### Dataset content
[BEGIN]
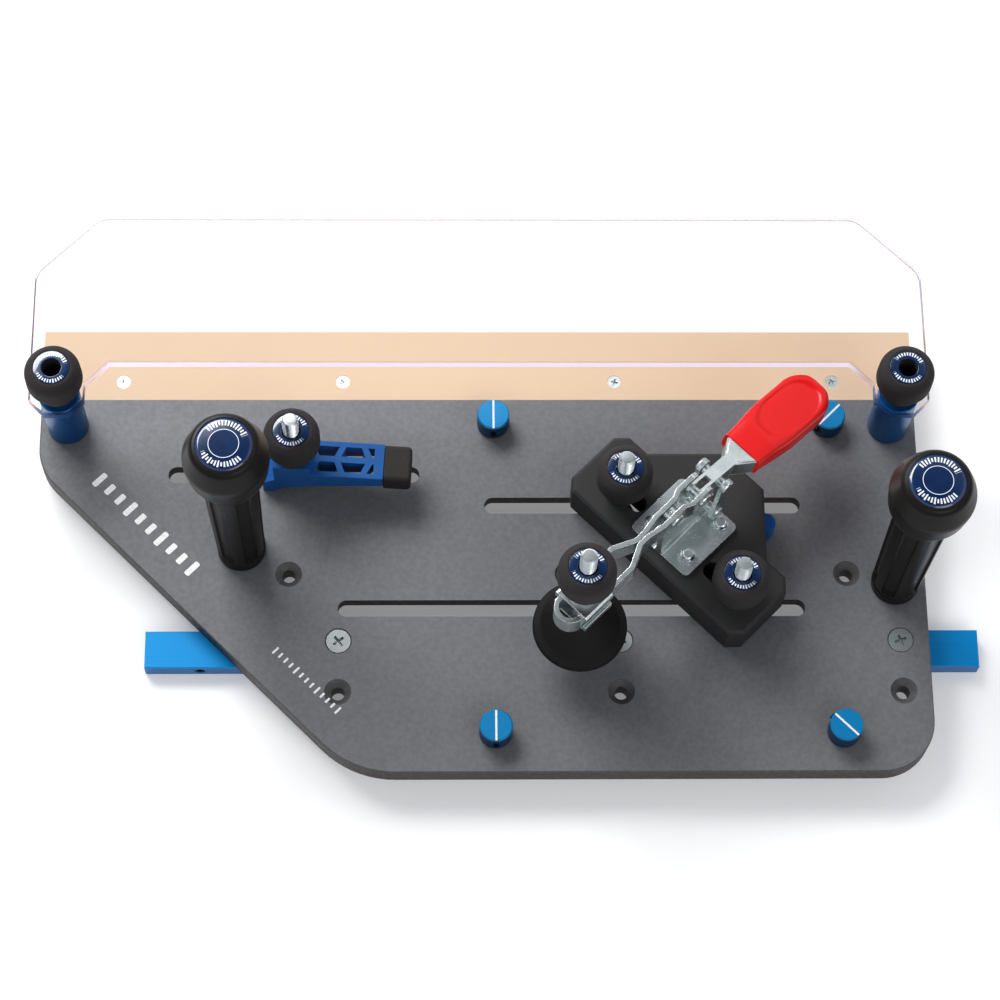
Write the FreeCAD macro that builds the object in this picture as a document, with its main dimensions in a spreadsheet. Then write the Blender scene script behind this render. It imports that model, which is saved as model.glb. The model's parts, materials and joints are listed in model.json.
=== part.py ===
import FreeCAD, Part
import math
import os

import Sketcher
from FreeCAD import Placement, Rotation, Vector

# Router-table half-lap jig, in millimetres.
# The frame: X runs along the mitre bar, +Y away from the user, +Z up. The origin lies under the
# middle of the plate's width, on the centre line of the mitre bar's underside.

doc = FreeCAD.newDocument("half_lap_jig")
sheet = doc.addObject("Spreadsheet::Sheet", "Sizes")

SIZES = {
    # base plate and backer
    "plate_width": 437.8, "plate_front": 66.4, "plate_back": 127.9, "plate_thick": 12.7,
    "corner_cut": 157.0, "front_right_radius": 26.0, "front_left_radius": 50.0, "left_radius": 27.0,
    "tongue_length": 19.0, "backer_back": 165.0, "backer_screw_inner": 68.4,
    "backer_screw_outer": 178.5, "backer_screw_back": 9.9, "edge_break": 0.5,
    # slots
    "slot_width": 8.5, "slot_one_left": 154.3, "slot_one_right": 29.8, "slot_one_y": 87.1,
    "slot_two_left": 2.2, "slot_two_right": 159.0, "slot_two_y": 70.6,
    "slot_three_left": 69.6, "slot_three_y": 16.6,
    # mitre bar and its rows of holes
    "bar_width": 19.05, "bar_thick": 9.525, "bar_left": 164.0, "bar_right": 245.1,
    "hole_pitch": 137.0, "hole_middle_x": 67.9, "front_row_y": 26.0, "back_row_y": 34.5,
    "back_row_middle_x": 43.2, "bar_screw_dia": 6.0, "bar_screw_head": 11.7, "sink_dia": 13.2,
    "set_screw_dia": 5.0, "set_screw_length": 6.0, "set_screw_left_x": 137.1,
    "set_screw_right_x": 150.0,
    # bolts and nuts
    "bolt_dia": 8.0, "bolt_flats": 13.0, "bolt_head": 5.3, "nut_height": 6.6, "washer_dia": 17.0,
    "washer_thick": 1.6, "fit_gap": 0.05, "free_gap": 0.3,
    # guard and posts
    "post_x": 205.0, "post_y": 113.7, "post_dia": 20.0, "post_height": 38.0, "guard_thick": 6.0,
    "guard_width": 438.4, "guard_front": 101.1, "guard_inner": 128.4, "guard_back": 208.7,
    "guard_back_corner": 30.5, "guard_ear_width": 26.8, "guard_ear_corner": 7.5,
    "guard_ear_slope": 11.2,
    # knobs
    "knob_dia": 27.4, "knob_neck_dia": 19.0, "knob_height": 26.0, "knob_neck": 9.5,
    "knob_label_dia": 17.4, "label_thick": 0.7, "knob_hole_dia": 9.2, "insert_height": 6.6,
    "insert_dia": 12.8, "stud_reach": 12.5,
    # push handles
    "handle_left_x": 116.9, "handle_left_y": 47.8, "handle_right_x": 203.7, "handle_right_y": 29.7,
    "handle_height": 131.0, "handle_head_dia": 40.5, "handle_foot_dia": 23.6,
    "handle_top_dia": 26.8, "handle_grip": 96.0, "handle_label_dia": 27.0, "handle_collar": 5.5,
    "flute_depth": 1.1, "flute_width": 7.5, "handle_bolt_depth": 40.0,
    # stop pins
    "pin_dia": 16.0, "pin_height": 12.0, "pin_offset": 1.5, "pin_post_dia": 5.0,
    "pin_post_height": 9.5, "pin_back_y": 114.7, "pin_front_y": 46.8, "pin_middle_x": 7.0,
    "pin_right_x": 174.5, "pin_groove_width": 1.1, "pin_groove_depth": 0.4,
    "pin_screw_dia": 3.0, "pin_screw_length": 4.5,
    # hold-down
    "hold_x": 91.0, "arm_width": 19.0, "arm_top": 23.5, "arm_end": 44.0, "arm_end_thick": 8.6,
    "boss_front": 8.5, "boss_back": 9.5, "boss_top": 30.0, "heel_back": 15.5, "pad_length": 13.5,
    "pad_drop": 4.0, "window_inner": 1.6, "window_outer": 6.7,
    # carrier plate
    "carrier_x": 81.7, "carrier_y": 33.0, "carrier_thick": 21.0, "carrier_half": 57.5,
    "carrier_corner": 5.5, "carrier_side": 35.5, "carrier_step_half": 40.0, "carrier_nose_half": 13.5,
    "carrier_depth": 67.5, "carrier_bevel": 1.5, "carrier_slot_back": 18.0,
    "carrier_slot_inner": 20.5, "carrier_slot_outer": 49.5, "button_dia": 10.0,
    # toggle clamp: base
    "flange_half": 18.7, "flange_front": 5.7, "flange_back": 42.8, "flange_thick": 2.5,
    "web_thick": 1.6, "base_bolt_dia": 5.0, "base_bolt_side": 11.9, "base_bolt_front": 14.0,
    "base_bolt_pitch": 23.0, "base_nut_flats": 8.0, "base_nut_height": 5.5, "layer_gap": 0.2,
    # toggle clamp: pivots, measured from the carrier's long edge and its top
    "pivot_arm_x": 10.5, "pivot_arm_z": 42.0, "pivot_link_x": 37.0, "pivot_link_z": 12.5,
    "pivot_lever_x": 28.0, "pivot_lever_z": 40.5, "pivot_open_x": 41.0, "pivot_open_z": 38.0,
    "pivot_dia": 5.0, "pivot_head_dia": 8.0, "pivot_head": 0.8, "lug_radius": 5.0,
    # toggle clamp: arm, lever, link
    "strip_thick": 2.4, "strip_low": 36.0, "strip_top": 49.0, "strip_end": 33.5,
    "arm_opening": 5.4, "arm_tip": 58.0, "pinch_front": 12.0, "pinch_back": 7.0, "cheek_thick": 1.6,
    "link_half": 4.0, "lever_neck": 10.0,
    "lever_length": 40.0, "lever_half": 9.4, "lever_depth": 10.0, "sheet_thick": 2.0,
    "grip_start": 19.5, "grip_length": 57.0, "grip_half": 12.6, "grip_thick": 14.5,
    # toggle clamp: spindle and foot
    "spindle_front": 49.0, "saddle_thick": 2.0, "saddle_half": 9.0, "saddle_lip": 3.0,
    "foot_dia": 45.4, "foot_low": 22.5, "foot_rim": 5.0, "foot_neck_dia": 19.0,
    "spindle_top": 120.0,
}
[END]
### Direction
Copy out every line of the listing that includes the string "FreeCAD".

### The response
Write the FreeCAD macro that builds the object in this picture as a document, with its main dimensions in a spreadsheet. Then write the Blender scene script behind this render. It imports that model, which is saved as model.glb. The model's parts, materials and joints are listed in model.json.
import FreeCAD, Part
from FreeCAD import Placement, Rotation, Vector
doc = FreeCAD.newDocument("half_lap_jig")